Video: Digital overtakes physical for the first time
Digital video revenues from the likes of Netflix, Sky, Amazon and Apple reached £1,309.3m in 2016, up an incredible 22.8%. In contrast physical revenues were down 16.9% to £893.6m with both DVD and Blu-ray suffering double-digit declines. The biggest-selling video of the year was Star Wars: The Force Awakens with sales of 2.3m units.

Music: Entertainment’s fastest-growing sector
Music revenues grew by 4.6% in 2016, well ahead of video (up 2.2%) and games (up 2.9%) powered by a huge 65% rise in music subscription revenues driven by services such as Spotify, Apple Music, Amazon and Deezer. The biggest decline was suffered by downloads (down 26.8% overall). After a relatively resilient 2015 when sales declined just 3.7%, CD revenues fell by 13% in 2016. The biggest-selling album of the year was Now That’s What I Call Music 95 with sales of 908,500 units.

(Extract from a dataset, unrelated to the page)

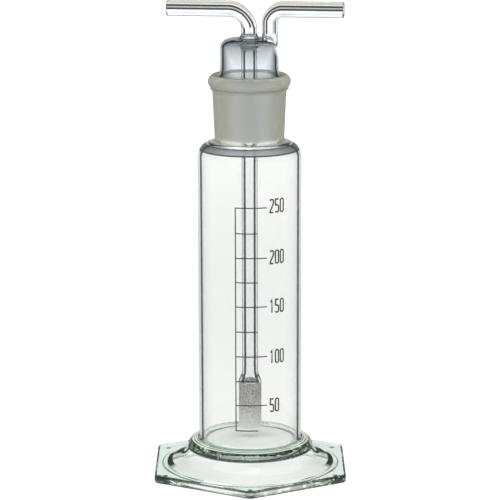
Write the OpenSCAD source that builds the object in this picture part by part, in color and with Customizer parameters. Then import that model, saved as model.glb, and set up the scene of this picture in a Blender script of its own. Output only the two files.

Games: Digital has 74% share, but handheld games grow 21.3%
Games revenues grew by a relatively modest £84m in 2016 (up £256m in 2015). Physical games sales declined 16.4% to £776m, while digital revenues grew 12.1% to reach £2.1bn. Positive news for physical came with a 21.3% increase in sales of handheld games. The biggest-selling game of the year was perennial hit FIFA 17, which with sales of 2.5m sold almost exactly the same number of units as its predecessor FIFA 16.